Beloved, do not believe every spirit, but test the spirits to see whether they are from God, because many false prophets have gone out into the world.

So we are to test everything, the words of the teaching, and compare them to the objective standard of the word of God. Then we are to realize that these imitations and deceptions are from Satan and he is behind the words and the deeds and the appearances. Even Matthew 24:24 says:

For false Christs and false prophets will arise and will show great signs and wonders, so as to mislead, if possible, even the elect.

Again, these are destructive heresies that want to divide, split, and cause havoc in the church. And we are to exposed fraudulent leaders and teachers, whether they’re on the radio, whether on the internet. Because of the speed of communication and of all the publications that are out there, the error is actually spreading quickly. So we have to be ready to judge those things to see whether something is true or something is false.

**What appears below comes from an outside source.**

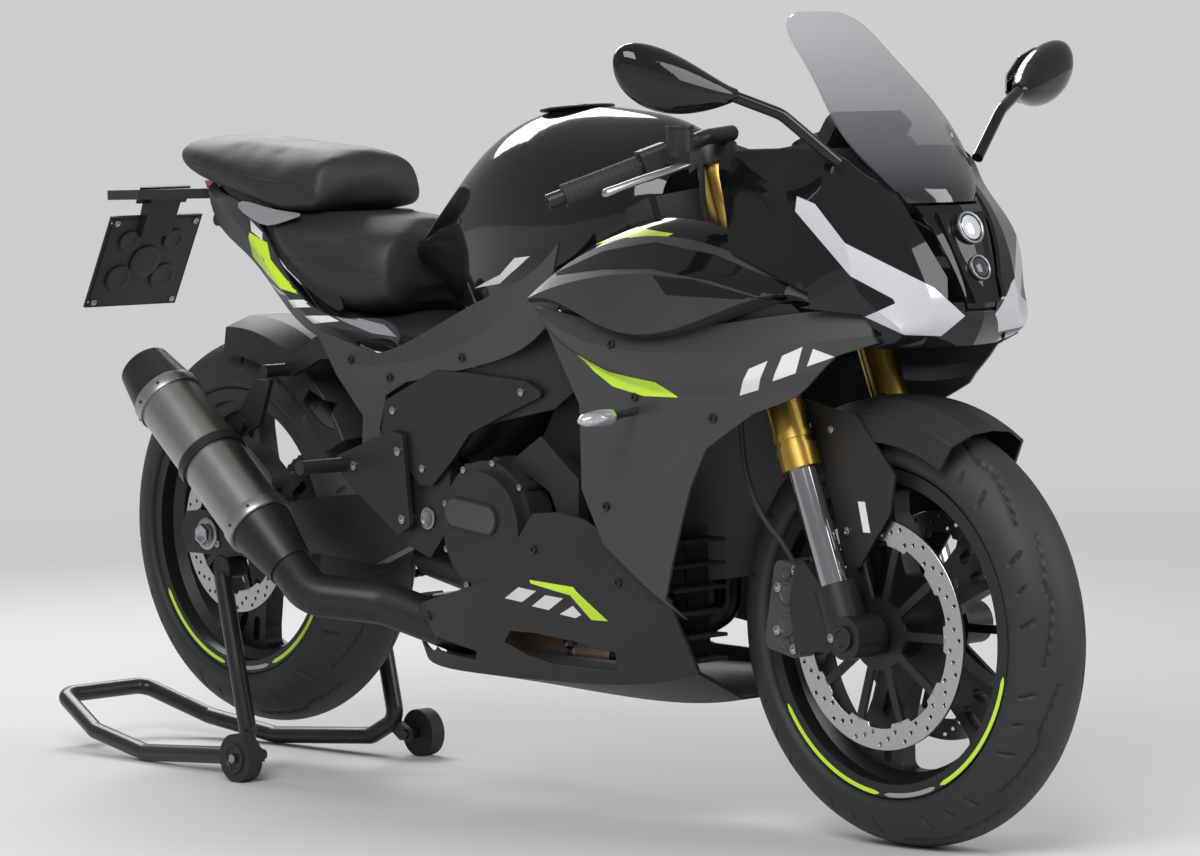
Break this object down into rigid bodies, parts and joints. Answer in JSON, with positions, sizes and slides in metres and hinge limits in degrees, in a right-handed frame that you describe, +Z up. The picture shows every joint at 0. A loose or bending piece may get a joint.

Now, I guess because of the time, I have to leave it right there this morning. I’m going to pick that up next week as we look further into it says in Scripture about the other reasons that we are to be ready against this threat and be prepared for it because it is amongst us. But until then, let’s pray.

Lord, thank You again for Your kindness to give us the truth, that we can actually know what the truth is. I pray Lord that we would always stay close to the word of God because we know in it is contained Your word. Your word has been given to us and specifically and carefully laid down and protected throughout the ages, that we know we have the authoritative word of God for all life and godliness. And so Lord, make us believers that are discerning and that know what we believe, know where it is in Scripture, and be able to stand on those things and be able to delineate between what is true and what is false. Give us that determine today, Lord. I pray this in Your name. Amen.